Recorded data:

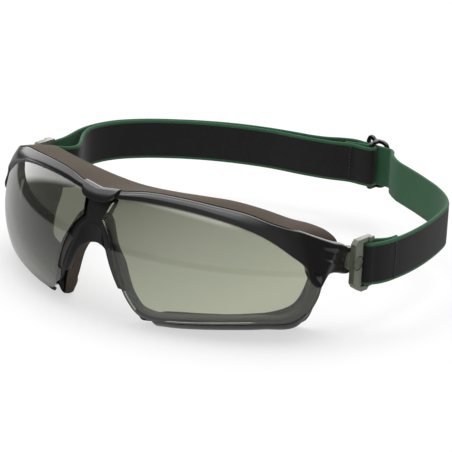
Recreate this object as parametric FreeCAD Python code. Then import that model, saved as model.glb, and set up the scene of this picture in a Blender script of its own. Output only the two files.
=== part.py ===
import FreeCAD, Part
import math
import os
from FreeCAD import Vector

# Wrap-around welding goggles with a swivelling head strap.
#
# A tinted shield lens is held by a hard brow frame, an inner rim, a nose bridge and two vent rails.
# A soft skirt seals against the face.  A clip at each temple swivels about one common sideways axis
# and carries the elastic strap, and a three-bar slider at the back shortens it.
#
# The pieces are drawn from the front of the lens: +X to the wearer's left, +Y back to the head and
# +Z up.  At the end all of them are moved so that the origin is the bottom centre of the object.

# ---------------------------------------------------------------- driving dimensions, mm and degrees
FIT = 0.15                  # clearance between clipped pieces
PIVOT_GAP = 0.05            # radial clearance of the clip on its stud
THREAD_GAP = 0.05           # clearance of the webbing on a bar
LAYER_GAP = 0.25            # room between two layers of the webbing

LENS_PLAN_RADIUS = 100.8    # wrap of the lens seen from above
LENS_SIDE_RADIUS = 48.0     # bulge of the lens seen from the side
LENS_EQUATOR_Z = 1.4        # height of the most forward line of the lens
LENS_LEAN = 6.8             # how far the lens's top leans back
LENS_THICKNESS = 2.2
LENS_ENGAGEMENT = 1.3       # how far the lens's top edge sits in the brow frame's groove

BAR_PROUD = 1.5             # brow frame in front of the lens
END_PROUD = 0.9             # the same at its outer ends
BAR_DEPTH = 5.7             # brow frame from front to back
ARM_THICKNESS = 3.8
GROOVE_DEPTH = 0.8          # recess along the outside of each arm

TAB_PROUD = 2.8             # bridge tab in front of the lens
SEAL_DEPTH = 0.7
RIM_DEPTH = 2.2
RIM_INSET = 0.3             # rim inside the lens's outline
BRIDGE_RECESS = 1.5         # nose bridge behind the lens's front
PAD_PROUD = 1.0

SKIRT_WALL = 2.0
REST_Z = -29.5              # lower edge of the skirt, which the goggles stand on
REST_CUT = 0.7              # how far the skirt's lower edge would bulge below the flat it rests on
RAIL_WALL = 1.4
RAIL_FLARE = 5.0            # how far the vent rail flares out from the lens's edge
RAIL_DEPTH = 2.3            # how far the vent rail's free edge lies behind the lens's front

PIVOT_X = 82.0              # outside face of each arm at the pivot
PIVOT_Y = 65.0
PIVOT_Z = 0.5
HUB_RADIUS = 5.6            # rounded end of the arm
STUD_RADIUS = 1.9
STUD_HEAD_RADIUS = 2.9
STUD_HEAD_HEIGHT = 0.8
KNUCKLE_RADIUS = 3.8
KNUCKLE_HEIGHT = 2.0

CLIP_THICKNESS = 2.6
CLIP_FRONT_REACH = 2.6      # clip in front of the pivot
CLIP_FRONT_BAR = 5.0
CLIP_SLOT = 3.4
CLIP_SIDE = 1.9             # height of the clip's upper and lower side bars
CLIP_BAR_RADIUS = 1.4
CLIP_CHAMFER = 1.6

STRAP_WIDTH = 18.0
STRAP_THICKNESS = 1.4
STRAP_CENTRE_Z = -1.0
STRAP_SIDE_GAP = 0.4        # room beside the webbing in the clips and the slider

SLIDER_X = 12.6
SLIDER_BAR_RADIUS = 1.1
SLIDER_RAIL_HALF = 0.9      # half the thickness of the slider's wavy frame
SLIDER_SIDE = 1.6           # the middle bar runs this far past the slots
SLIDER_LINK_INSET = 0.3
STRAP_BACK_Y = 178.0        # middle of the webbing where it runs straight through the slider

STITCH_COUNT = 5
STITCH_RADIUS = 0.35

FRONT_PLANE_Y = -20.0
CONE_TAPER = 0.05
LENS_SPAN = 66              # half of the angle that the curved walls are turned through
LENS_RISE = 62              # half of the angle of their section


# ---------------------------------------------------------------- general helpers
def spline(points, closed=False):
    """Smooth edge through the points."""
    curve = Part.BSplineCurve()
    curve.interpolate(Points=[Vector(*p) for p in points], PeriodicFlag=closed)
    return curve.toShape()


def mirrored(shape):
    """The same shape on the wearer's other side."""
    return shape.mirror(Vector(0, 0, 0), Vector(1, 0, 0))


def largest(shape):
    """The main solid of a cut, without slivers."""
    return max(shape.Solids, key=lambda solid: solid.Volume)


def as_solid(faces):
    """Closed solid sewn from faces that share their edges."""
    skin = Part.makeCompound(faces)
    skin.sewShape(0.01)
    solid = Part.makeSolid(skin.Shells[0])
    if solid.Volume < 0:
        solid.reverse()
    return solid


def four_sided(stations, closed=False):
    """Solid with a four-cornered section; each station gives the section's corners in turn."""
    rails = [spline([station[k] for station in stations], closed) for k in range(4)]
    faces = [Part.makeRuledSurface(rails[k], rails[(k + 1) % 4]) for k in range(4)]
    if not closed:
        for end in (stations[0], stations[-1]):
            corner = [Vector(*p) for p in end]
            low, high = Part.makeLine(corner[0], corner[1]), Part.makeLine(corner[3], corner[2])
            faces.append(Part.makeRuledSurface(low, high))
    return as_solid(faces)


def cylinder_x(x_from, x_to, y, z, radius):
    """Round bar along X."""
    return Part.makeCylinder(radius, x_to - x_from, Vector(x_from, y, z), Vector(1, 0, 0))


def block(x_range, y_range, z_range):
    """Box between limits."""
    sides = [high - low for low, high in (x_range, y_range, z_range)]
    return Part.makeBox(*sides, Vector(x_range[0], y_range[0], z_range[0]))


# ---------------------------------------------------------------- the lens's wrap surface
def wrap_y(x, z, depth=0.0):
    """Y of the wrap surface, moved inward by depth, at the given x and z."""
    lean = math.radians(LENS_LEAN)
    low, high = FRONT_PLANE_Y, LENS_PLAN_RADIUS * 0.75
    while high - low > 1e-7:
        y = (low + high) / 2
        back = y * math.cos(lean) - (z - LENS_EQUATOR_Z) * math.sin(lean)
        up = y * math.sin(lean) + (z - LENS_EQUATOR_Z) * math.cos(lean)
        rise = math.sqrt(max((LENS_SIDE_RADIUS - depth) ** 2 - up ** 2, 0.0))
        reach = LENS_PLAN_RADIUS - LENS_SIDE_RADIUS + rise
        if back < LENS_PLAN_RADIUS - math.sqrt(max(reach ** 2 - x ** 2, 0.0)):
            low = y
        else:
            high = y
    return low


def on_wrap(x, z, depth=0.0):
    """Point on the wrap surface."""
    return (x, wrap_y(x, z, depth), z)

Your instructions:
Copy out all of the lines above exactly.

Answer below:
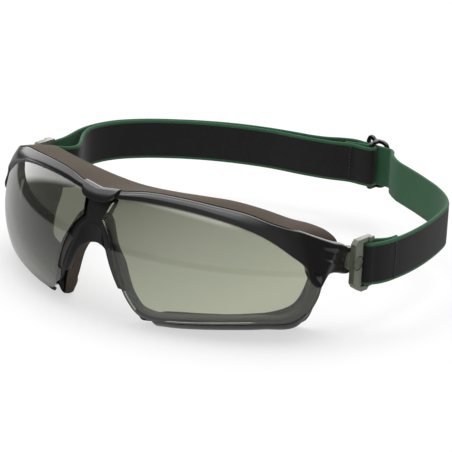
Recreate this object as parametric FreeCAD Python code. Then import that model, saved as model.glb, and set up the scene of this picture in a Blender script of its own. Output only the two files.
=== part.py ===
import FreeCAD, Part
import math
import os
from FreeCAD import Vector

# Wrap-around welding goggles with a swivelling head strap.
#
# A tinted shield lens is held by a hard brow frame, an inner rim, a nose bridge and two vent rails.
# A soft skirt seals against the face.  A clip at each temple swivels about one common sideways axis
# and carries the elastic strap, and a three-bar slider at the back shortens it.
#
# The pieces are drawn from the front of the lens: +X to the wearer's left, +Y back to the head and
# +Z up.  At the end all of them are moved so that the origin is the bottom centre of the object.

# ---------------------------------------------------------------- driving dimensions, mm and degrees
FIT = 0.15                  # clearance between clipped pieces
PIVOT_GAP = 0.05            # radial clearance of the clip on its stud
THREAD_GAP = 0.05           # clearance of the webbing on a bar
LAYER_GAP = 0.25            # room between two layers of the webbing

LENS_PLAN_RADIUS = 100.8    # wrap of the lens seen from above
LENS_SIDE_RADIUS = 48.0     # bulge of the lens seen from the side
LENS_EQUATOR_Z = 1.4        # height of the most forward line of the lens
LENS_LEAN = 6.8             # how far the lens's top leans back
LENS_THICKNESS = 2.2
LENS_ENGAGEMENT = 1.3       # how far the lens's top edge sits in the brow frame's groove

BAR_PROUD = 1.5             # brow frame in front of the lens
END_PROUD = 0.9             # the same at its outer ends
BAR_DEPTH = 5.7             # brow frame from front to back
ARM_THICKNESS = 3.8
GROOVE_DEPTH = 0.8          # recess along the outside of each arm

TAB_PROUD = 2.8             # bridge tab in front of the lens
SEAL_DEPTH = 0.7
RIM_DEPTH = 2.2
RIM_INSET = 0.3             # rim inside the lens's outline
BRIDGE_RECESS = 1.5         # nose bridge behind the lens's front
PAD_PROUD = 1.0

SKIRT_WALL = 2.0
REST_Z = -29.5              # lower edge of the skirt, which the goggles stand on
REST_CUT = 0.7              # how far the skirt's lower edge would bulge below the flat it rests on
RAIL_WALL = 1.4
RAIL_FLARE = 5.0            # how far the vent rail flares out from the lens's edge
RAIL_DEPTH = 2.3            # how far the vent rail's free edge lies behind the lens's front

PIVOT_X = 82.0              # outside face of each arm at the pivot
PIVOT_Y = 65.0
PIVOT_Z = 0.5
HUB_RADIUS = 5.6            # rounded end of the arm
STUD_RADIUS = 1.9
STUD_HEAD_RADIUS = 2.9
STUD_HEAD_HEIGHT = 0.8
KNUCKLE_RADIUS = 3.8
KNUCKLE_HEIGHT = 2.0

CLIP_THICKNESS = 2.6
CLIP_FRONT_REACH = 2.6      # clip in front of the pivot
CLIP_FRONT_BAR = 5.0
CLIP_SLOT = 3.4
CLIP_SIDE = 1.9             # height of the clip's upper and lower side bars
CLIP_BAR_RADIUS = 1.4
CLIP_CHAMFER = 1.6

STRAP_WIDTH = 18.0
STRAP_THICKNESS = 1.4
STRAP_CENTRE_Z = -1.0
STRAP_SIDE_GAP = 0.4        # room beside the webbing in the clips and the slider

SLIDER_X = 12.6
SLIDER_BAR_RADIUS = 1.1
SLIDER_RAIL_HALF = 0.9      # half the thickness of the slider's wavy frame
SLIDER_SIDE = 1.6           # the middle bar runs this far past the slots
SLIDER_LINK_INSET = 0.3
STRAP_BACK_Y = 178.0        # middle of the webbing where it runs straight through the slider

STITCH_COUNT = 5
STITCH_RADIUS = 0.35

FRONT_PLANE_Y = -20.0
CONE_TAPER = 0.05
LENS_SPAN = 66              # half of the angle that the curved walls are turned through
LENS_RISE = 62              # half of the angle of their section


# ---------------------------------------------------------------- general helpers
def spline(points, closed=False):
    """Smooth edge through the points."""
    curve = Part.BSplineCurve()
    curve.interpolate(Points=[Vector(*p) for p in points], PeriodicFlag=closed)
    return curve.toShape()


def mirrored(shape):
    """The same shape on the wearer's other side."""
    return shape.mirror(Vector(0, 0, 0), Vector(1, 0, 0))


def largest(shape):
    """The main solid of a cut, without slivers."""
    return max(shape.Solids, key=lambda solid: solid.Volume)


def as_solid(faces):
    """Closed solid sewn from faces that share their edges."""
    skin = Part.makeCompound(faces)
    skin.sewShape(0.01)
    solid = Part.makeSolid(skin.Shells[0])
    if solid.Volume < 0:
        solid.reverse()
    return solid


def four_sided(stations, closed=False):
    """Solid with a four-cornered section; each station gives the section's corners in turn."""
    rails = [spline([station[k] for station in stations], closed) for k in range(4)]
    faces = [Part.makeRuledSurface(rails[k], rails[(k + 1) % 4]) for k in range(4)]
    if not closed:
        for end in (stations[0], stations[-1]):
            corner = [Vector(*p) for p in end]
            low, high = Part.makeLine(corner[0], corner[1]), Part.makeLine(corner[3], corner[2])
            faces.append(Part.makeRuledSurface(low, high))
    return as_solid(faces)


def cylinder_x(x_from, x_to, y, z, radius):
    """Round bar along X."""
    return Part.makeCylinder(radius, x_to - x_from, Vector(x_from, y, z), Vector(1, 0, 0))


def block(x_range, y_range, z_range):
    """Box between limits."""
    sides = [high - low for low, high in (x_range, y_range, z_range)]
    return Part.makeBox(*sides, Vector(x_range[0], y_range[0], z_range[0]))


# ---------------------------------------------------------------- the lens's wrap surface
def wrap_y(x, z, depth=0.0):
    """Y of the wrap surface, moved inward by depth, at the given x and z."""
    lean = math.radians(LENS_LEAN)
    low, high = FRONT_PLANE_Y, LENS_PLAN_RADIUS * 0.75
    while high - low > 1e-7:
        y = (low + high) / 2
        back = y * math.cos(lean) - (z - LENS_EQUATOR_Z) * math.sin(lean)
        up = y * math.sin(lean) + (z - LENS_EQUATOR_Z) * math.cos(lean)
        rise = math.sqrt(max((LENS_SIDE_RADIUS - depth) ** 2 - up ** 2, 0.0))
        reach = LENS_PLAN_RADIUS - LENS_SIDE_RADIUS + rise
        if back < LENS_PLAN_RADIUS - math.sqrt(max(reach ** 2 - x ** 2, 0.0)):
            low = y
        else:
            high = y
    return low


def on_wrap(x, z, depth=0.0):
    """Point on the wrap surface."""
    return (x, wrap_y(x, z, depth), z)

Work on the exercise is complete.